- [AIM]: Set down exactly the lines from the one with "return flange" to the one with "bpy.context.scene.collection.objects.link(empty)", both included, and no line outside that range.

- [PROVIDED DATA]:
======
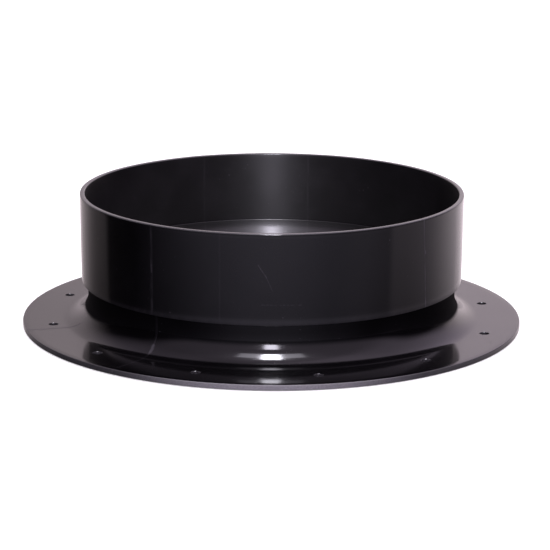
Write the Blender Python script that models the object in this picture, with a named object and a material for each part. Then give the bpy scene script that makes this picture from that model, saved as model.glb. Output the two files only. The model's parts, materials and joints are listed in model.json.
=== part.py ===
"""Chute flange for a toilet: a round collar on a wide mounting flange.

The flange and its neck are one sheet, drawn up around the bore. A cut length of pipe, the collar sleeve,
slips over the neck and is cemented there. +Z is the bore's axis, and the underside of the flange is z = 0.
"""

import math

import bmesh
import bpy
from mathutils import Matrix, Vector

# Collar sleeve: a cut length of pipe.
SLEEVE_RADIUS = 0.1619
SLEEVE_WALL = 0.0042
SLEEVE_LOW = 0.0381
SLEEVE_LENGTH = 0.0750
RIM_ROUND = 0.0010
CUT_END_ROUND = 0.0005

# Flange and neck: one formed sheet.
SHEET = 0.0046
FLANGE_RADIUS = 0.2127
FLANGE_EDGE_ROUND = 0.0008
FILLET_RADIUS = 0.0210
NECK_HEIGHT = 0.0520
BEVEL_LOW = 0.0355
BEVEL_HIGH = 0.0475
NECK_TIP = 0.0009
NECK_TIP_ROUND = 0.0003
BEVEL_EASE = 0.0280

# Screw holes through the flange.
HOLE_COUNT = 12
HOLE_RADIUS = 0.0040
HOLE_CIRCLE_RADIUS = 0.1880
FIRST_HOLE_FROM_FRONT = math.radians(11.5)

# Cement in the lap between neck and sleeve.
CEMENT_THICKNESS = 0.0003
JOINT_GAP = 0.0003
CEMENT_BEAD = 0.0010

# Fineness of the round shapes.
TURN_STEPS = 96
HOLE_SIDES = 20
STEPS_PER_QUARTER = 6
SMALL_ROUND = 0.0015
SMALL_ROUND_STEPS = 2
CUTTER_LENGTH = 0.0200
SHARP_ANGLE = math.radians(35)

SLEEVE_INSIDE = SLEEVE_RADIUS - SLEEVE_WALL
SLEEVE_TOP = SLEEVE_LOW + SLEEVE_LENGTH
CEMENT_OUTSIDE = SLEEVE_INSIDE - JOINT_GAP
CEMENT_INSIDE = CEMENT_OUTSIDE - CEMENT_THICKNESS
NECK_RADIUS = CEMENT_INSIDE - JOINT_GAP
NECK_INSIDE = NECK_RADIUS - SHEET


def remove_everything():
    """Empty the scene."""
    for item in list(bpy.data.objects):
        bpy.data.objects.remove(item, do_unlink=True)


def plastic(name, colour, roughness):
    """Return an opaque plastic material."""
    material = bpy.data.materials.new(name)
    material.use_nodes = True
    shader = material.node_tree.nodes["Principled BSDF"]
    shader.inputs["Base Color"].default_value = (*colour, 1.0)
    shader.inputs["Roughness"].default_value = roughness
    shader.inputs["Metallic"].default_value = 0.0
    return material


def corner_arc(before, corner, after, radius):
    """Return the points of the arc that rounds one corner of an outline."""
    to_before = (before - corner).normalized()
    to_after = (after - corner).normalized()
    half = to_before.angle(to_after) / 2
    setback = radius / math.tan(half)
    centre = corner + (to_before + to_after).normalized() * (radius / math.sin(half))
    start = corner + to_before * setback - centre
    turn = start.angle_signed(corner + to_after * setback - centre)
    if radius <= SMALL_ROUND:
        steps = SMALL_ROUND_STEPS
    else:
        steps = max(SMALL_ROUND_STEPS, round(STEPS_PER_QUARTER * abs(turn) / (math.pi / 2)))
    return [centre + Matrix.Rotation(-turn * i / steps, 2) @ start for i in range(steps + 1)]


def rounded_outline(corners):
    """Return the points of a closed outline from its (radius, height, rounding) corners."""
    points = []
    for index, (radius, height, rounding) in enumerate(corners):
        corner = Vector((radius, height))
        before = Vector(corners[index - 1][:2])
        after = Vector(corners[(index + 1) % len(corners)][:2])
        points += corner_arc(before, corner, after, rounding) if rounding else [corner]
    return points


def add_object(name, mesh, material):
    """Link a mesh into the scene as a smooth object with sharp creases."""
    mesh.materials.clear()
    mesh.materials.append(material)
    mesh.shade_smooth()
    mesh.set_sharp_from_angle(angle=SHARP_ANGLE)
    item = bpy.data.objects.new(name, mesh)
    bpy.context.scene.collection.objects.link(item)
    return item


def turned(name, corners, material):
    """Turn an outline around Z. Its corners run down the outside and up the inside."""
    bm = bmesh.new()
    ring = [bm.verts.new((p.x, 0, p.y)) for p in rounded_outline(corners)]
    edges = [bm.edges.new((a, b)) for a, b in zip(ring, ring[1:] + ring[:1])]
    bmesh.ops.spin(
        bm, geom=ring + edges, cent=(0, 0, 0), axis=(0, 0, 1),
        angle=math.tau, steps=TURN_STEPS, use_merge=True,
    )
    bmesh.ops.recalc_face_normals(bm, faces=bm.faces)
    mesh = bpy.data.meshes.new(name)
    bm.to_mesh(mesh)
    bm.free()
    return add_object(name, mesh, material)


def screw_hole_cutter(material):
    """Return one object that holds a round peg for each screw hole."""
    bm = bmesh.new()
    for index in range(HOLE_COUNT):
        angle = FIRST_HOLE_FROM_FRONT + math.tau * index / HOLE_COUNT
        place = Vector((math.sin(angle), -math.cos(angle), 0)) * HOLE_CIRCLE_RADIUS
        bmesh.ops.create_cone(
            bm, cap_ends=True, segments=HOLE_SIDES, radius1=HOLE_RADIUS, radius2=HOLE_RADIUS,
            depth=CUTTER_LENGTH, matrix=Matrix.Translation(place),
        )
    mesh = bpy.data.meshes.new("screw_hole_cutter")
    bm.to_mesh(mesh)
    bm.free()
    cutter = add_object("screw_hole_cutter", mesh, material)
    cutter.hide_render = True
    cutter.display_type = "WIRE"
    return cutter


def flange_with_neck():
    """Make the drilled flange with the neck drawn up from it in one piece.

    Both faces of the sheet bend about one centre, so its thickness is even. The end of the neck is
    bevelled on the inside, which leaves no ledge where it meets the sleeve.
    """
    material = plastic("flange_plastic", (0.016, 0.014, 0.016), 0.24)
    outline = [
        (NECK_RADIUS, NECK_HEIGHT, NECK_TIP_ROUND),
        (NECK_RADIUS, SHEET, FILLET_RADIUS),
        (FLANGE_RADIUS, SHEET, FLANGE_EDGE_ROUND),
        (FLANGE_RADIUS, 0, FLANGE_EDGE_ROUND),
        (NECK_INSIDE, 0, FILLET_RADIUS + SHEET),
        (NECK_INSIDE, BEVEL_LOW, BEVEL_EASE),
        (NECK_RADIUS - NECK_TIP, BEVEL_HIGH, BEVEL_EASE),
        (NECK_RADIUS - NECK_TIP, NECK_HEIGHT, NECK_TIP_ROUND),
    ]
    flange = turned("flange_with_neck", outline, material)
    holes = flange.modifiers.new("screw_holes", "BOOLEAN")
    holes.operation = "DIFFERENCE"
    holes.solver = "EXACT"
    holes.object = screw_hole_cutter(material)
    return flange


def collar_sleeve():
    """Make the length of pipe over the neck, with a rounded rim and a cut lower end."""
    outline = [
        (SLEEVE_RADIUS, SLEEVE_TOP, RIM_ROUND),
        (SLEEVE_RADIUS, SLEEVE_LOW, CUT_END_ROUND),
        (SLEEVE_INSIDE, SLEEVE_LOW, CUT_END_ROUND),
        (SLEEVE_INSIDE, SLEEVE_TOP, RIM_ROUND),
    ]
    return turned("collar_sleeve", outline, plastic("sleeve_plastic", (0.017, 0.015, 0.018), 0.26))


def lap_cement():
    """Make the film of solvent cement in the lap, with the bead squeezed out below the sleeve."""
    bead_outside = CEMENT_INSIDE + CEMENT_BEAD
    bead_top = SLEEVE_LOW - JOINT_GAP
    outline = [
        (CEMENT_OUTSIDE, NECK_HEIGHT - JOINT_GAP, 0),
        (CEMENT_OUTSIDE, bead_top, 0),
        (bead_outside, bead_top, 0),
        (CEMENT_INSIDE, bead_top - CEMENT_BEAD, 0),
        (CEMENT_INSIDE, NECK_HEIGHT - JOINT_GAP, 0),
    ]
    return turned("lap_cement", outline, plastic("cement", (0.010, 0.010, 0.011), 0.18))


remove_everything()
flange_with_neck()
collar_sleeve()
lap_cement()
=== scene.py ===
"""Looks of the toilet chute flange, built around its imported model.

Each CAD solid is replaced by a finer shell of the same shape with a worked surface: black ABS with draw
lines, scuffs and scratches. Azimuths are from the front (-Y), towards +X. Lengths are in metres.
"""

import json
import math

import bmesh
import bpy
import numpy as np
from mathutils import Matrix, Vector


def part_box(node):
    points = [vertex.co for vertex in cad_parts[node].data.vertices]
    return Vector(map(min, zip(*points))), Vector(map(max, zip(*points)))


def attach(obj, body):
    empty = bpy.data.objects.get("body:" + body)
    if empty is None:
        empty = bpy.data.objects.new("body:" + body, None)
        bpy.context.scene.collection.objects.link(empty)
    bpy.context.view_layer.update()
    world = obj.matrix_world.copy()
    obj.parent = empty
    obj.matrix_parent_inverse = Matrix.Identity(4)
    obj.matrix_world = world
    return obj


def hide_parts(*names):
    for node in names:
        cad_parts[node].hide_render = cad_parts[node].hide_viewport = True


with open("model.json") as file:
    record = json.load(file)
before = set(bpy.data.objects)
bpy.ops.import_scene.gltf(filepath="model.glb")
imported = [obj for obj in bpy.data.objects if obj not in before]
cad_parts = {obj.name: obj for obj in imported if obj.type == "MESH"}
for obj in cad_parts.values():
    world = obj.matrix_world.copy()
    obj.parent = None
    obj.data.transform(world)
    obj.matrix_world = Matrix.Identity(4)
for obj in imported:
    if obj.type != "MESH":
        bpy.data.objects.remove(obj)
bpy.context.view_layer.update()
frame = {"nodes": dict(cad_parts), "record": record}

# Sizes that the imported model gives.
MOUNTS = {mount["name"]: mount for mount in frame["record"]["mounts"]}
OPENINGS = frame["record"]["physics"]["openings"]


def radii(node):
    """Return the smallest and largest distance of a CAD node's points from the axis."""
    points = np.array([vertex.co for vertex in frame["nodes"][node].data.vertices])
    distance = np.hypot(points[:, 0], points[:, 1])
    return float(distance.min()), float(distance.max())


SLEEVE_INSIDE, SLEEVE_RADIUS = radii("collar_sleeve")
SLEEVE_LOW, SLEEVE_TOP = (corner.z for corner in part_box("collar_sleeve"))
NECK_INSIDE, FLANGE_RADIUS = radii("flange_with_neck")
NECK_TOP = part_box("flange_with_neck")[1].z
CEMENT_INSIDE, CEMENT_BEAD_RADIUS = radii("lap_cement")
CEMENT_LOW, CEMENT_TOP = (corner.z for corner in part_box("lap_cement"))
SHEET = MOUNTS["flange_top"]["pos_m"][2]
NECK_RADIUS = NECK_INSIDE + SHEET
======
- [ANSWER FOR THE TASK]:
    return flange


def collar_sleeve():
    """Make the length of pipe over the neck, with a rounded rim and a cut lower end."""
    outline = [
        (SLEEVE_RADIUS, SLEEVE_TOP, RIM_ROUND),
        (SLEEVE_RADIUS, SLEEVE_LOW, CUT_END_ROUND),
        (SLEEVE_INSIDE, SLEEVE_LOW, CUT_END_ROUND),
        (SLEEVE_INSIDE, SLEEVE_TOP, RIM_ROUND),
    ]
    return turned("collar_sleeve", outline, plastic("sleeve_plastic", (0.017, 0.015, 0.018), 0.26))


def lap_cement():
    """Make the film of solvent cement in the lap, with the bead squeezed out below the sleeve."""
    bead_outside = CEMENT_INSIDE + CEMENT_BEAD
    bead_top = SLEEVE_LOW - JOINT_GAP
    outline = [
        (CEMENT_OUTSIDE, NECK_HEIGHT - JOINT_GAP, 0),
        (CEMENT_OUTSIDE, bead_top, 0),
        (bead_outside, bead_top, 0),
        (CEMENT_INSIDE, bead_top - CEMENT_BEAD, 0),
        (CEMENT_INSIDE, NECK_HEIGHT - JOINT_GAP, 0),
    ]
    return turned("lap_cement", outline, plastic("cement", (0.010, 0.010, 0.011), 0.18))


remove_everything()
flange_with_neck()
collar_sleeve()
lap_cement()
=== scene.py ===
"""Looks of the toilet chute flange, built around its imported model.

Each CAD solid is replaced by a finer shell of the same shape with a worked surface: black ABS with draw
lines, scuffs and scratches. Azimuths are from the front (-Y), towards +X. Lengths are in metres.
"""

import json
import math

import bmesh
import bpy
import numpy as np
from mathutils import Matrix, Vector


def part_box(node):
    points = [vertex.co for vertex in cad_parts[node].data.vertices]
    return Vector(map(min, zip(*points))), Vector(map(max, zip(*points)))


def attach(obj, body):
    empty = bpy.data.objects.get("body:" + body)
    if empty is None:
        empty = bpy.data.objects.new("body:" + body, None)
        bpy.context.scene.collection.objects.link(empty)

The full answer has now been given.